[JOB]:
Using the listing below, copy exactly the lines from the one containing "front_glass()" to the one containing "scene = bpy.context.scene", both lines included, and no others.

[COLLECTED DATA]:
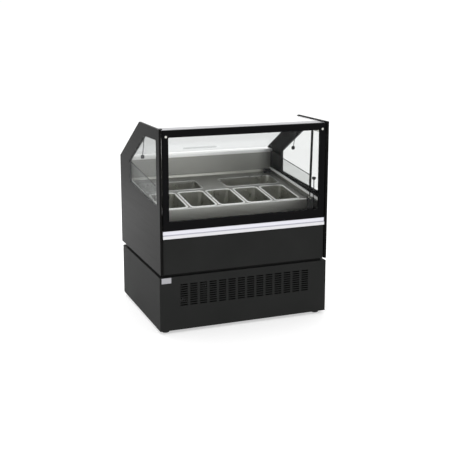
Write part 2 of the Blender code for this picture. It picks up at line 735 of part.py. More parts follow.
def glass_arms():
    """Brackets screwed through the glass at its top corners, reaching back to the struts."""
    web_in = STRUT_X + STRUT_TUBE_RADIUS + 0.0006
    web_out = web_in + 0.0035
    back = PANE_BACK + GAP
    web_outline = [(back, 1.060), (back, 1.094), (back + 0.010, 1.094), (STRUT_UPPER.y + 0.002, 1.081),
                   (STRUT_UPPER.y + 0.010, 1.075), (STRUT_UPPER.y + 0.010, 1.067), (STRUT_UPPER.y, 1.062)]
    for side, sign in SIDES:
        web = flat_mesh([web_outline], "YZ", *sorted((sign * web_in, sign * web_out)))
        low, high = sorted((sign * 0.450, sign * web_out))
        flange = box_mesh((low, back, 1.060), (high, back + 0.004, 1.094))
        x, z = sign * SCREW_AT[0], SCREW_AT[1]
        head_front = FRONT_FACE - GAP - 0.0025
        head = cylinder_mesh((x, FRONT_FACE - GAP - 0.00125, z), 0.0065, 0.0025, "Y", 16)
        shank_at = (x, (head_front + back) / 2 + 0.001, z)
        shank = cylinder_mesh(shank_at, 0.0028, back - head_front, "Y", SMALL_STEPS)
        add(f"glass_arm_{side}", joined(web, flange, shank, head), stainless(), GLASS_PIVOT)


def eye_on(centre, sign):
    return cylinder_mesh((sign * STRUT_X, centre.y, centre.z), EYE_RADIUS, EYE_THICK, "X", 16)


def struts():
    """Gas struts beside the glass: a rod turning on the liner's lug, and a tube that slides on it."""
    run = STRUT_UPPER - STRUT_LOWER
    lean = Vector((0.0, 0.0, 1.0)).rotation_difference(run.normalized()).to_matrix().to_4x4()
    mouth = run.length - STRUT_TUBE_LENGTH
    for side, sign in SIDES:
        seat = Matrix.Translation((sign * STRUT_X, STRUT_LOWER.y, STRUT_LOWER.z)) @ lean
        rod_top = mouth + 0.040
        rod = turned_mesh([(0.0, rod_top), (STRUT_ROD_RADIUS, rod_top), (STRUT_ROD_RADIUS, 0.003),
                           (0.0, 0.003)], SMALL_STEPS)
        rod.transform(seat)
        rod_pivot = (sign * STRUT_X, STRUT_LOWER.y, STRUT_LOWER.z)
        add(f"strut_rod_{side}", joined(rod, eye_on(STRUT_LOWER, sign)), stainless(), rod_pivot)
        bore_top = mouth + 0.110
        tube = turned_mesh([(0.0, run.length - 0.003), (STRUT_TUBE_RADIUS * 0.7, run.length - 0.003),
                            (STRUT_TUBE_RADIUS, run.length - 0.014), (STRUT_TUBE_RADIUS, mouth),
                            (STRUT_BORE_RADIUS, mouth), (STRUT_BORE_RADIUS, bore_top),
                            (0.0, bore_top)], SMALL_STEPS)
        tube.transform(seat)
        add(f"strut_tube_{side}", joined(tube, eye_on(STRUT_UPPER, sign)), black_paint(),
            (sign * STRUT_X, STRUT_UPPER.y, STRUT_UPPER.z))


# ---------------------------------------------------------------- rear hatch and its props
HATCH_BELOW = 0.008
HATCH_THICK = 0.005
HATCH_START = 0.009
HATCH_END = 0.481
PROP_X = 0.4715
PROP_PIVOT = Vector((0.0, -0.042, 1.046))
PROP_LENGTH = 0.131
PROP_LEAN = math.radians(18)


def rear_hatch():
    """The clear sheet over the server's opening, hinged at its upper edge, with a grip at its lower one."""
    half = PANEL_IN - 0.002
    turn = Matrix.Rotation(-ROOF_SLOPE, 4, "X")
    seat = Matrix.Translation(on_roof(0.0, 0.0)) @ turn
    hinge = on_roof(0.0, HATCH_START, HATCH_BELOW)
    sheet = box_mesh((-half, HATCH_START, -HATCH_BELOW - HATCH_THICK), (half, HATCH_END, -HATCH_BELOW))
    sheet.transform(seat)
    add("rear_hatch", sheet, clear_glass(), hinge)
    grip = box_mesh((-0.110, HATCH_END - 0.040, -HATCH_BELOW + GAP), (0.110, HATCH_END - 0.026, 0.0), 0.003)
    grip.transform(seat)
    add("hatch_handle", grip, black_plastic(), hinge)


def hatch_props():
    """Short rods with black knobs that hang at the panels and swing up with the hatch to hold it."""
    lower = PROP_PIVOT + Vector((0.0, math.sin(PROP_LEAN), -math.cos(PROP_LEAN))) * PROP_LENGTH
    for side, sign in SIDES:
        shift = Vector((sign * PROP_X, 0.0, 0.0))
        rod = tube_mesh([PROP_PIVOT + shift, lower + shift], [0.0022, 0.0022])
        knob = turned_mesh([(0.0, 0.012), (0.006, 0.011), (0.0105, 0.005), (0.0105, -0.007), (0.007, -0.011),
                            (0.0, -0.012)], 16)
        knob.transform(Matrix.Translation(lower + shift))
        pin_x = sign * (PANEL_IN - GAP - 0.0075)
        pin = cylinder_mesh((pin_x, PROP_PIVOT.y, PROP_PIVOT.z), 0.006, 0.015, "X", SMALL_STEPS)
        add(f"hatch_prop_{side}", joined(pin, rod, knob), black_plastic(), PROP_PIVOT + shift)


# ---------------------------------------------------------------- controls on the server's side
CONTROL_FACE = CONTROL_BACK + 0.0070
CONTROL_LOW = (0.190, 0.690)
CONTROL_HIGH = (0.430, 0.790)
SWITCHES = (("power_switch", 0.375), ("light_switch", 0.335))
SWITCH_Z = 0.740
SWITCH_HALF = (0.0090, 0.0130)
KEYS = (("thermostat_key_up", 0.752), ("thermostat_key_down", 0.728))
KEY_X = 0.295
KEY_RADIUS = 0.0050


def control_panel():
    """A plate with the thermostat's raised bezel, its keys' holes and the two switch holes."""
    plate = flat_mesh([rounded(rectangle(CONTROL_LOW, CONTROL_HIGH), 0.006, 3)], "XZ", CONTROL_BACK + GAP,
                      CONTROL_FACE)
    holes = [cylinder_mesh((KEY_X, CONTROL_FACE, z), KEY_RADIUS + 0.0006, 0.040, "Y", SMALL_STEPS)
             for _, z in KEYS]
    for _, x in SWITCHES:
        holes.append(box_mesh((x - SWITCH_HALF[0], CONTROL_BACK - 0.010, SWITCH_Z - SWITCH_HALF[1]),
                              (x + SWITCH_HALF[0], CONTROL_FACE + 0.010, SWITCH_Z + SWITCH_HALF[1])))
    bezel = box_mesh((0.208, CONTROL_FACE - 0.002, 0.718), (0.278, CONTROL_FACE + 0.0025, 0.762))
    add("control_panel", cut_from(joined(plate, bezel), *holes), black_plastic())


def switches():
    """Two rockers and two keys, each in its own hole."""
    for name, x in SWITCHES:
        half_x, half_z, back = SWITCH_HALF[0] - 0.0006, SWITCH_HALF[1] - 0.0016, CONTROL_FACE - 0.0025
        section = [(back, SWITCH_Z - half_z), (back, SWITCH_Z + half_z),
                   (CONTROL_FACE - 0.0005, SWITCH_Z + half_z),
                   (CONTROL_FACE + 0.0012, SWITCH_Z), (CONTROL_FACE + 0.0040, SWITCH_Z - half_z)]
        rocker = flat_mesh([section], "YZ", x - half_x, x + half_x)
        add(name, rocker, black_plastic(), (x, CONTROL_FACE, SWITCH_Z))
    for name, z in KEYS:
        length = 0.0050
        middle = (KEY_X, CONTROL_FACE + 0.0016 - length / 2, z)
        key = cylinder_mesh(middle, KEY_RADIUS, length, "Y", SMALL_STEPS)
        add(name, key, black_plastic(), (KEY_X, CONTROL_FACE, z))


def power_inlet():
    """The recessed mains socket on the back of the base."""
    middle = Vector((0.400, BASE_BACK + GAP + 0.007, 0.080))
    half = Vector((0.025, 0.007, 0.017))
    body = box_mesh(middle - half, middle + half)
    recess_half = Vector((0.0125, 0.006, 0.0085))
    shift = Vector((0, 0.003, 0))
    recess = box_mesh(middle - recess_half + shift, middle + recess_half + shift)
    add("power_inlet", cut_from(body, recess), black_plastic())


# ---------------------------------------------------------------- assembly
base_front_panel()
base_sides()
base_rear_grille()
base_floor()
body_plinth()
levelling_feet()

compressor()
condenser()
fan_shroud()
condenser_fan()
liquid_line()
condensate_tray()

tub()
drain_plug()
side_liners()
rear_wall()
rear_panel()
front_fascia()

deck()
for pan_name, pan_size, pan_x, pan_along in pan_places():
    pan(pan_name, pan_size, pan_x, pan_along)
evaporator()

side_panels()
side_baffles()
canopy()

front_glass()
glass_arms()
struts()

rear_hatch()
hatch_props()

control_panel()
switches()
power_inlet()
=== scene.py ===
"""A glazed ice cream dipping cabinet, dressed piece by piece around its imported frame."""
import math

import bmesh
import bpy
from mathutils import Matrix, Vector


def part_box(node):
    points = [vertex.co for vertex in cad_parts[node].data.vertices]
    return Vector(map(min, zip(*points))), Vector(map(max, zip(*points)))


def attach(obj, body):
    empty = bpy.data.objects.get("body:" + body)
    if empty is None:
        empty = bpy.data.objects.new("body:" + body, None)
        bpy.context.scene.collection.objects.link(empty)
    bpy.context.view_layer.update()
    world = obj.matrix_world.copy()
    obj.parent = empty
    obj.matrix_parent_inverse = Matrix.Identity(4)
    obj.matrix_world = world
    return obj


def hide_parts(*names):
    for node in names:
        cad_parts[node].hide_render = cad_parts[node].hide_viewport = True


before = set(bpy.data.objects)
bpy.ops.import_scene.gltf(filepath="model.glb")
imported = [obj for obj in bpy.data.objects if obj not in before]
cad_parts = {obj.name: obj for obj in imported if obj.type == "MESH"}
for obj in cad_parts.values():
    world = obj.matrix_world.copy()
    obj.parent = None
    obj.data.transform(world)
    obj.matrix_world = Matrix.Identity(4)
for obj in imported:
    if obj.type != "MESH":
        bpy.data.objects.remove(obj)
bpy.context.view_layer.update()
scene = bpy.context.scene

# ---------------------------------------------------------------- base housing
# Folded steel sheet with a satin black powder coat: a front pierced with air slots, two sides, a
# floor, a slotted back, and a lid whose raised block lifts the body clear of the base.
SHEET_BEND, PIERCED_EDGE = 0.00096, 0.0004


class Wire:
    """A shader socket that Python's operators do maths on."""

    def __init__(self, finish, socket):
        self.finish, self.socket = finish, socket

    def maths(self, operation, *values):
        return self.finish.node("ShaderNodeMath", {"operation": operation}, dict(enumerate(values)))

    def __add__(self, other):
        return self.maths("ADD", self, other)

    __radd__ = __add__

    def __sub__(self, other):
        return self.maths("SUBTRACT", self, other)

    def __rsub__(self, other):
        return self.maths("SUBTRACT", other, self)

    def __mul__(self, other):
        return self.maths("MULTIPLY", self, other)

    __rmul__ = __mul__

    def __pow__(self, power):
        return self.maths("POWER", self, power)

    def above(self, limit):
        return self.maths("GREATER_THAN", self, limit)

    def within(self, low, high):
        """1 between two limits and 0 outside them."""
        return self.above(low) * (1 - self.above(high))

    def spread(self, low, high):
        """0 at low and 1 at high, with a smooth rise between."""
        return self.finish.node("ShaderNodeMapRange", {"interpolation_type": "SMOOTHSTEP"},
                                {"Value": self, "From Min": low, "From Max": high})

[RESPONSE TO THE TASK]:
front_glass()
glass_arms()
struts()

rear_hatch()
hatch_props()

control_panel()
switches()
power_inlet()
=== scene.py ===
"""A glazed ice cream dipping cabinet, dressed piece by piece around its imported frame."""
import math

import bmesh
import bpy
from mathutils import Matrix, Vector


def part_box(node):
    points = [vertex.co for vertex in cad_parts[node].data.vertices]
    return Vector(map(min, zip(*points))), Vector(map(max, zip(*points)))


def attach(obj, body):
    empty = bpy.data.objects.get("body:" + body)
    if empty is None:
        empty = bpy.data.objects.new("body:" + body, None)
        bpy.context.scene.collection.objects.link(empty)
    bpy.context.view_layer.update()
    world = obj.matrix_world.copy()
    obj.parent = empty
    obj.matrix_parent_inverse = Matrix.Identity(4)
    obj.matrix_world = world
    return obj


def hide_parts(*names):
    for node in names:
        cad_parts[node].hide_render = cad_parts[node].hide_viewport = True


before = set(bpy.data.objects)
bpy.ops.import_scene.gltf(filepath="model.glb")
imported = [obj for obj in bpy.data.objects if obj not in before]
cad_parts = {obj.name: obj for obj in imported if obj.type == "MESH"}
for obj in cad_parts.values():
    world = obj.matrix_world.copy()
    obj.parent = None
    obj.data.transform(world)
    obj.matrix_world = Matrix.Identity(4)
for obj in imported:
    if obj.type != "MESH":
        bpy.data.objects.remove(obj)
bpy.context.view_layer.update()
scene = bpy.context.scene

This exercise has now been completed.